— begin GIVEN INFORMATION —
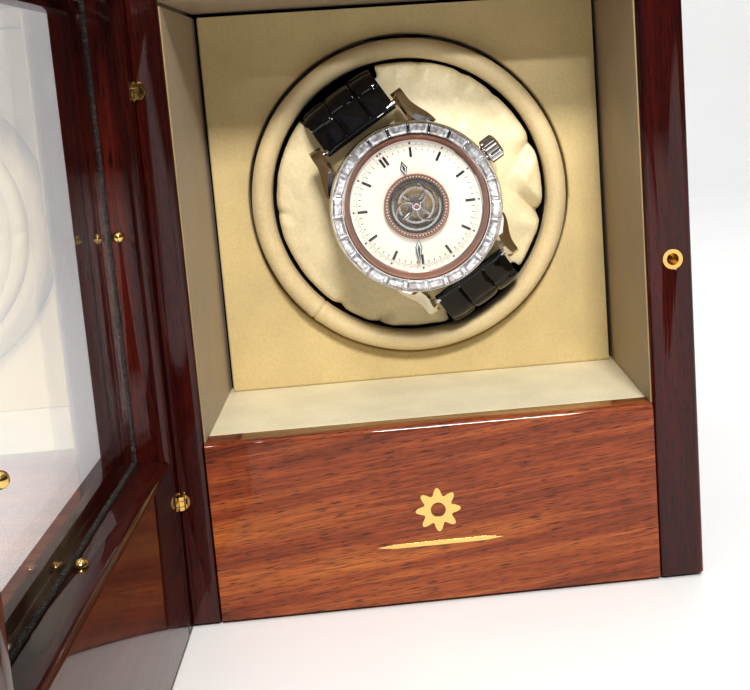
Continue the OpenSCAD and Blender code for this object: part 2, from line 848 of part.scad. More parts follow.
module dc_jack() color("#111111") {
  difference() {
    union() {
      rod_y(jack_x, cover_z, 3.5, tray_face_y - 2.5, tray_face_y);
      block([jack_x - 4.5, tray_face_y - 13.5, cover_z - 5],
            [jack_x + 4.5, tray_face_y - cover_t, cover_z + 5]);
    }
    rod_y(jack_x, cover_z, 2.85, tray_face_y - 10.5, tray_face_y + 1);
  }
  rod_y(jack_x, cover_z, 1, tray_face_y - 10.6, tray_face_y - 1);
}

// Board with two rotary switches, the power switch and a controller chip
module circuit_board() color("#1f5a36") {
  block([-33, board_y - board_thick, cover_z - 19], [18, board_y, cover_z + 19]);
  for (x = [direction_x, turns_x])
    block([x - 6, board_y - eps, cover_z - 6], [x + 6, board_y + 5, cover_z + 6]);
  block([rocker_x - 4, board_y - eps, cover_z - 6.5], [rocker_x + 4, board_y + 3, cover_z + 6.5]);
  block([-24, board_y - board_thick - 2.2, cover_z + 7], [-12, board_y - board_thick + eps, cover_z + 14]);
  rod_y(8, cover_z + 12, 3, board_y - eps, board_y + 5);
}

// A lead through a list of points
module lead(points, r) {
  for (i = [0:len(points) - 2]) {
    d = points[i + 1] - points[i];
    translate(points[i])
      rotate([0, acos(d[2] / norm(d)), atan2(d[1], d[0])])
        cylinder(r = r, h = norm(d), $fn = 16);
    if (i > 0)
      translate(points[i])
        sphere(r = r, $fn = 16);
  }
}

module wiring() color("#b02020") {
  for (s = [-1, 1]) {
    lead([
      [motor_x + 6 * s, motor_back_y, motor_z + 5],
      [motor_x + 6 * s, motor_back_y + 2.5, motor_z + 5],
      [motor_x - 2 + 2 * s, motor_back_y + 2.5, motor_z + 16],
      [22 + s, board_y - board_thick - 4, cover_z - 8 + s],
      [14 + 1.5 * s, board_y - board_thick - 4, cover_z - 8 + s],
      [14 + 1.5 * s, board_y - board_thick, cover_z - 8 + s]
    ], 0.6);
    lead([
      [jack_x + 2 * s, tray_face_y - 13.5, cover_z],
      [jack_x + 2 * s, tray_face_y - 16, cover_z],
      [14 + 1.5 * s, board_y - board_thick - 4, cover_z + 9],
      [14 + 1.5 * s, board_y - board_thick, cover_z + 9]
    ], 0.6);
  }
}

// ---------- watch and its cushion ----------

// Places a part drawn in the watch's own frame
module on_watch() {
  translate([watch_x, watch_y, watch_z])
    rotate([90, 0, 0])
      rotate([0, 0, watch_roll])
        children();
}

// The same turn about the drum's axis, for the cushion
module on_holder() {
  translate([0, watch_y, drum_z])
    rotate([90, 0, 0])
      rotate([0, 0, watch_roll])
        children();
}

module ring(r0, r1, z0, z1) {
  translate([0, 0, z0])
    difference() {
      cylinder(r = r1, h = z1 - z0);
      translate([0, 0, -1])
        cylinder(r = r0, h = z1 - z0 + 2);
    }
}

// Domed pad on a round core, cut away where the strap goes round it
module watch_cushion() color("#ddd0a4") {
  slot_y = [for (side = strap_side) side - strap_t / 2 - 0.3];
  difference() {
    on_holder() {
      intersection() {
        translate([0, 0, -cushion_dome_r - 0.3])
          sphere(r = cushion_dome_r, $fn = 128);
        translate([0, 0, -cushion_end])
          cylinder(r = holder_r, h = 20);
      }
      translate([0, 0, -cushion_len])
        cylinder(r = cushion_core_r, h = cushion_len - cushion_end + eps);
    }
    on_watch()
      for (y = [slot_y[0], -slot_y[1] - 10])
        translate([-strap_w / 2 - 0.8, y, -cushion_len - 1])
          cube([strap_w + 1.6, 10, cushion_len + 10]);
  }
}

// Side view of a lug, as (y, z)
module lug_profile() {
  polygon(concat(
    [[15, 9]],
    arc(17.5, 3, 6.2, 90, 8, 8),
    [[23.8, 1.4], [22.6, 0.7], [20.4, 1.5], [15, 2]]
  ));
}

module watch_case() color("#d8d9dc") {
  on_watch()
    difference() {
      union() {
        translate([0, 0, 1.2])
          cylinder(r = case_r, h = bezel_z - 1.2);
        cylinder(r = movement_r, h = 1.2 + eps);
        for (sx = [-1, 1], sy = [0, 1])
          mirror([0, sy, 0])
            translate([sx > 0 ? lug_gap : -lug_gap - lug_w, 0, 0])
              rotate([90, 0, 90])
                linear_extrude(height = lug_w)
                  lug_profile();
      }
      translate([0, 0, 3])
        cylinder(r = movement_r + 0.2, h = 10);
      translate([movement_r - 1, 0, crown_z])
        rotate([0, 90, 0])
          cylinder(r = 0.8 + running_fit, h = 6);
      for (s = [-1, 1])
        translate([-lug_gap - 2, s * bar_y, bar_z])
          rotate([0, 90, 0])
            cylinder(r = bar_r + 0.02, h = 2 * lug_gap + 4);
    }
}

module watch_movement() color("#b9a06a") {
  on_watch()
    difference() {
      translate([0, 0, 3])
        cylinder(r = movement_r, h = dial_z - 0.4 - 3);
      translate([0, 0, 4.2])
        cylinder(r = aperture_r, h = 10);
      translate([movement_r - 2, 0, crown_z])
        rotate([0, 90, 0])
          cylinder(r = 0.8 + running_fit, h = 6);
    }
}

module watch_bezel() color("#d8d9dc") {
  on_watch()
    rotate_extrude($fn = 96)
      polygon([
        [16.4, bezel_z], [bezel_r, bezel_z], [bezel_r, bezel_z + 1.6],
        [bezel_r - 0.7, bezel_top], [16.4, bezel_top]
      ]);
}

// Baguette stones standing end to end on the bezel
module bezel_stones() color("#eef2f6") {
  stone_r = (16.4 + bezel_r) / 2 - 0.1;
  stone_l = 2 * PI * stone_r / stone_count - 0.5;
  on_watch()
    for (i = [0:stone_count - 1])
      rotate([0, 0, i * 360 / stone_count])
        translate([-stone_l / 2, stone_r - 0.8, bezel_top])
          cube([stone_l, 1.6, 0.5]);
}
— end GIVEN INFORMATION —
YOUR INSTRUCTIONS ::
Copy out each line of the listing that holds "part".

EXERCISE SOLUTION ::
Continue the OpenSCAD and Blender code for this object: part 2, from line 848 of part.scad. More parts follow.
// Places a part drawn in the watch's own frame